Ces salariés, malgré parfois l’obstacle de la langue, doivent être en mesure de faire valoir leurs droits une fois l’infraction relevée. J’observe que le nouveau plan de lutte contre le travail illégal pour la période 2013-2015, présenté le 27 novembre 2012, se fixe comme objectif n° 2 de « renforcer la lutte contre les fraudes aux détachements dans le cadre des prestations de services transnationales ». Les secteurs prioritaires en matière de contrôle seront le bâtiment et les travaux publics, les transports routiers de marchandises et l’agriculture. Reste à savoir si cet objectif sera tenu.
Le renforcement de la lutte contre le travail illégal passe également par une meilleure coordination des actions de contrôle menées par l’inspection du travail, l’URSSAF, la MSA, la gendarmerie et les douanes, notamment, et par une augmentation des effectifs de ces corps. Je pense en particulier aux effectifs de l’inspection du travail, qui, de notoriété publique, sont insuffisants.
Le ministère du travail a annoncé voilà quelques mois une réforme du corps des contrôleurs du travail, lequel a vocation à disparaître, et a mis en place un plan exceptionnel visant à transformer 540 postes de contrôleurs en postes d’inspecteurs du travail entre 2013 et 2015. Nous veillerons à ce que cette réforme aboutisse non pas à un simple redéploiement à effectifs constants entre contrôleurs et inspecteurs, mais à un véritable accroissement du nombre d’agents de contrôle.
La coordination des agents de contrôle doit également être renforcée au niveau européen, au moyen des bureaux de liaison. La coopération vient souvent, hélas, buter contre la mauvaise volonté de certains États membres. Or seul un contrôle poussé dans les pays d’origine pourrait permettre de détecter les entreprises « coquilles vides » ou simples « boîtes aux lettres », ainsi que les systèmes de double contrat de travail et de double bulletin de salaire.

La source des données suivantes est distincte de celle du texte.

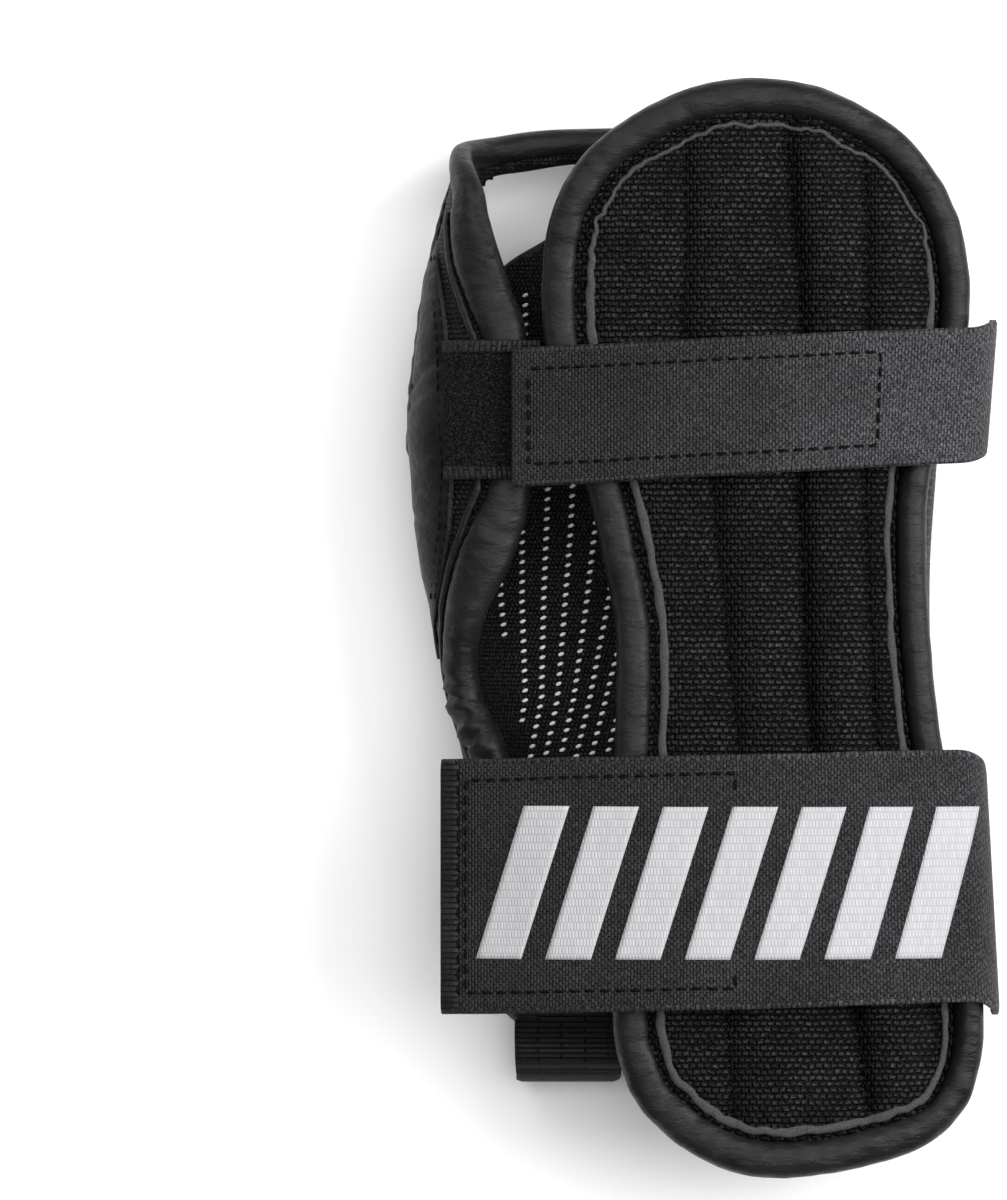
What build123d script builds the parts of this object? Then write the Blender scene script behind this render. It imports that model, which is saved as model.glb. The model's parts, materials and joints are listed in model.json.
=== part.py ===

On ne peut donc qu’approuver la commission des affaires européennes de s’opposer à la logique de l’article 9 de la proposition de directive, qui institue une liste fermée de mesures de contrôle dans le pays d’accueil. L’adoption de cette disposition aurait pour conséquence d’entraver l’action de nos services de contrôle et d’empêcher le pouvoir législatif et réglementaire de leur confier de nouvelles prérogatives dans les années à venir. On voit bien la logique à l’œuvre à la Commission européenne : le principe demeure la libre concurrence et tout ce qui pourrait ressembler de près ou de loin à une entrave à ce principe doit être banni.
Nos collègues députés Gilles Savary, Chantal Guittet et Michel Piron, membres de la commission des affaires européennes de l’Assemblée nationale, se sont également penchés, dans un rapport déposé le 29 mai dernier, sur la question du détachement de travailleurs.

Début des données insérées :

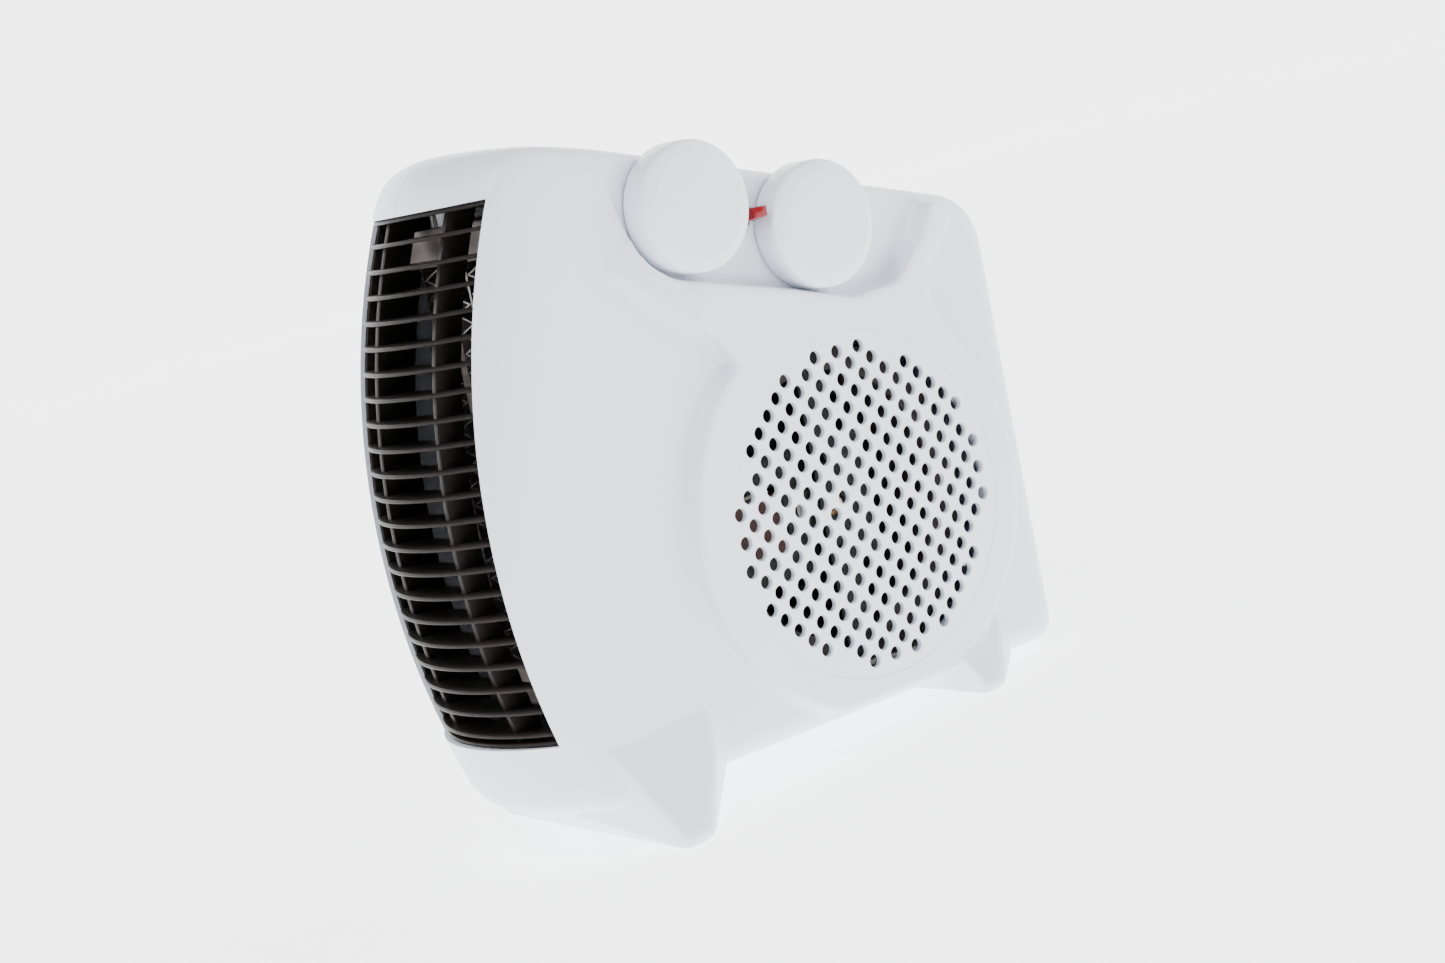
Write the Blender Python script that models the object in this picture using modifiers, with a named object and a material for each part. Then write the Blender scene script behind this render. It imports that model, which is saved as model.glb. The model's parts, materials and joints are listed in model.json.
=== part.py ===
"""Upright ceramic fan heater: two casing shells, a fan, a PTC heating element and its controls.

All lengths are in millimetres and new_object() turns them into metres.  Shapes are laid out in the
casing's own frame: +X comes out of the intake side, -Y is the warm-air outlet, +Z is up, and the
intake's centre line is the X axis, which is also the fan's axis.  The casing leans back a little on
its feet, so every part hangs from one empty that carries that lean.
"""
import math

import bmesh
import bpy
from mathutils import Matrix, Vector

# ---- casing, overall
PANEL_HALF = 46.0  # mid-plane to the flat side panels
PLATEAU_RISE = 6.5  # the intake side stands this far out from its panel
WALL = 2.5
SEAM_GAP = 0.3  # between the two shells
FIT = 0.3  # between pieces that touch
FRONT_AXIS_Y = 112.5  # the bowed front is part of a drum about this line
FRONT_AXIS_Z = 20.6
FRONT_RADIUS = 274.7
PLAN_RADIUS = 68.4  # the same front seen from above
FLANK_DEPTH = 30.0  # how far the front's flank runs back before it is flat
REAR_Y = 91.5
BOTTOM_Z = -78.0
TOP_KNEE_Y = -70.0  # the top is straight behind this point and curved before it
TOP_KNEE_Z = 144.8
TOP_SLOPE = math.radians(15.7)
TOP_RADIUS = 290.0
CROWN = 2.0
EDGE_RADIUS = 9.0
PLAN_STATIONS = (14.0, 26.0)  # where the half casing's outline is drawn between seam and grille edge
EDGE_STATIONS = (3.6, 1.2, 0.0)  # and, measured in from the panel, across its rounded edge
FRONT_SPANS = 8
BOTTOM_CORNER = 11.0  # how far the soft corners of the side view reach
REAR_CORNER = 8.0
TOP_REAR_CORNER = 17.0
TOP_FRONT_CORNER = 15.0
FRONT_TOP_CORNER = 14.0
LEAN = math.radians(4.04)

SLIVER = 0.004  # edges shorter than this are closed up after a cut
FAR = 90.0  # a cut that runs out of the casing goes this far
BEYOND = 200.0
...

J’observe avec satisfaction que leur proposition de résolution est très proche de celle dont nous débattons aujourd’hui. Ils suggèrent en outre des idées intéressantes, comme la création d’une liste noire au niveau européen de toutes les entreprises ne respectant pas les règles en matière de détachement.
Les abus et dérives observés en matière de détachement des travailleurs révèlent le défaut d’origine de la construction européenne, qui repose quasi exclusivement sur un seul pilier, celui du dogme de la libre concurrence et de l’argent roi, au détriment du progrès social. Voulons-nous conserver cette Europe déséquilibrée, bancale, inégalitaire ou lui ajouter un second pilier social digne de ce nom ? Tel est le sens de notre débat aujourd’hui.
Monsieur le président, monsieur le ministre, mes chers collègues, en conclusion, je voudrais saluer de nouveau les travaux de la commission des affaires européennes du Sénat et de son rapporteur, et réitérer l’engagement de la commission des affaires sociales de poursuivre la réflexion qu’ils ont suscitée.